While Europeans and Americans shiver and curse this season's record cold and disruptive snowfalls, winter--with all its severity--is just a natural part of the Russian year's rhythm.
Winter is a time of more fondness than fear for Russians, despite the hardships and hazards regarded by less hardy folk as cruel whims of Mother Nature.
Steeled by tradition and long familiarity with matters beyond their control, most Russians greet cold, dark and discomfort like bosom buddies with whom they have spent time brooding. To most Russians, that Western visitors shrink from outdoor activity and cringe at the sight of laborers toiling heedlessly without gloves gives smug reassurance of superior national mettle.
"Cold is part of the Russian character. People here believe that it helps harden them and make them unpretentious," sociologist Oksana Fais says. "When it was still mild and gray in November, everyone was complaining and demanding, 'Where is winter?' It was like waiting for guests who are late."
This season's saga of snow frolics, skiing and sledding got a later start in central Russia than in most years; the gray and muddy urban landscapes were transformed into white wonderlands only in mid-December.
The force with which winter arrived just before the holiday season horrified uninitiated outsiders but barely ruffled a Russian feather.

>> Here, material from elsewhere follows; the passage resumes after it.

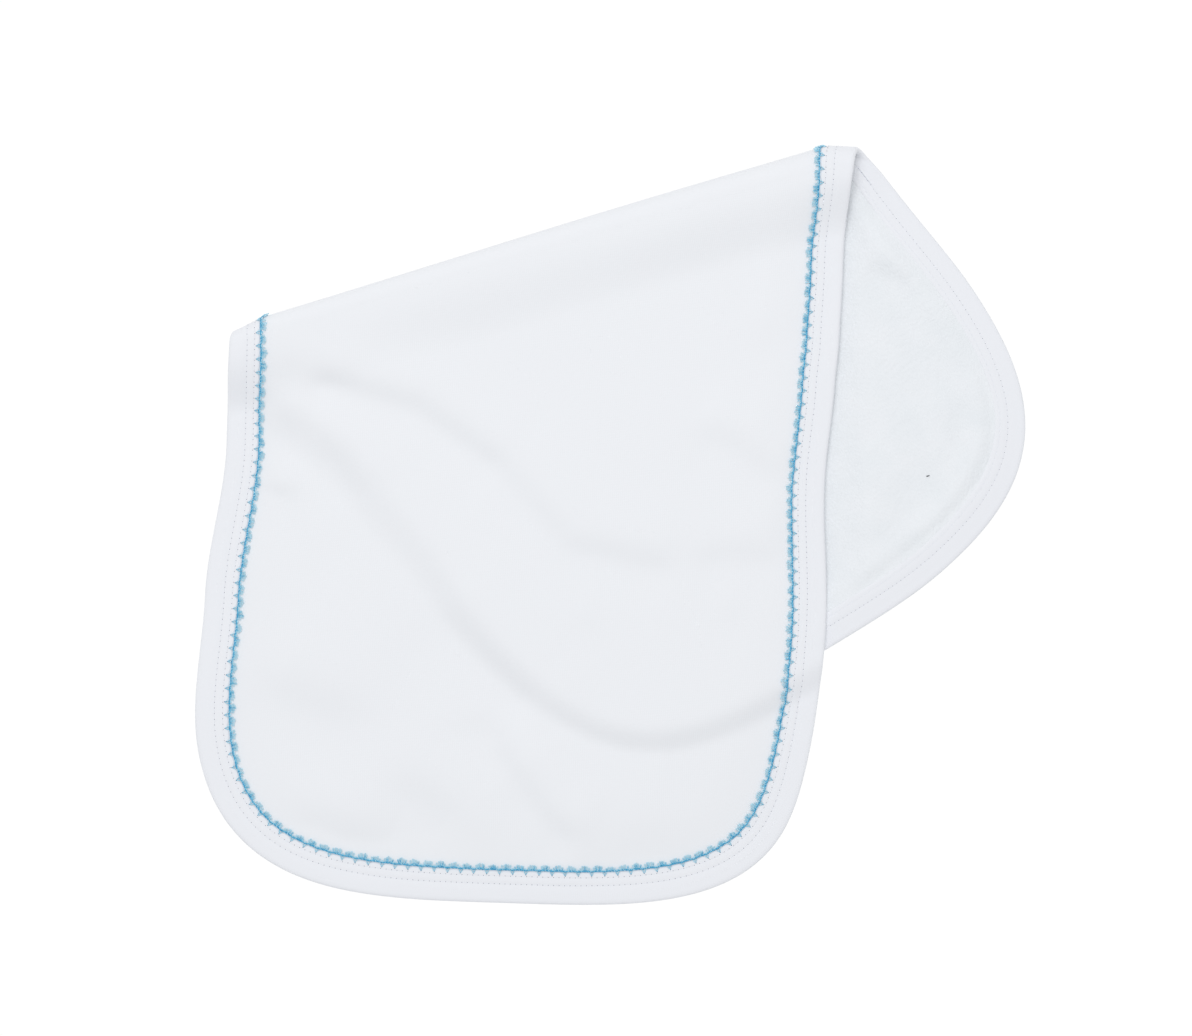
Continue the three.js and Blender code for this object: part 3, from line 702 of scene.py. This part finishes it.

When the mercury plunged to 15 below zero during the last week in December, not yet the holiday season in this Orthodox Christian country, the streets and sidewalks and embankments were as full of strollers as on any summer evening.
Winters before the 1917 Bolshevik Revolution saw the aristocracy sometimes retreat to kinder climates favored by fellow bluebloods--the Crimea, Venice, the south of France.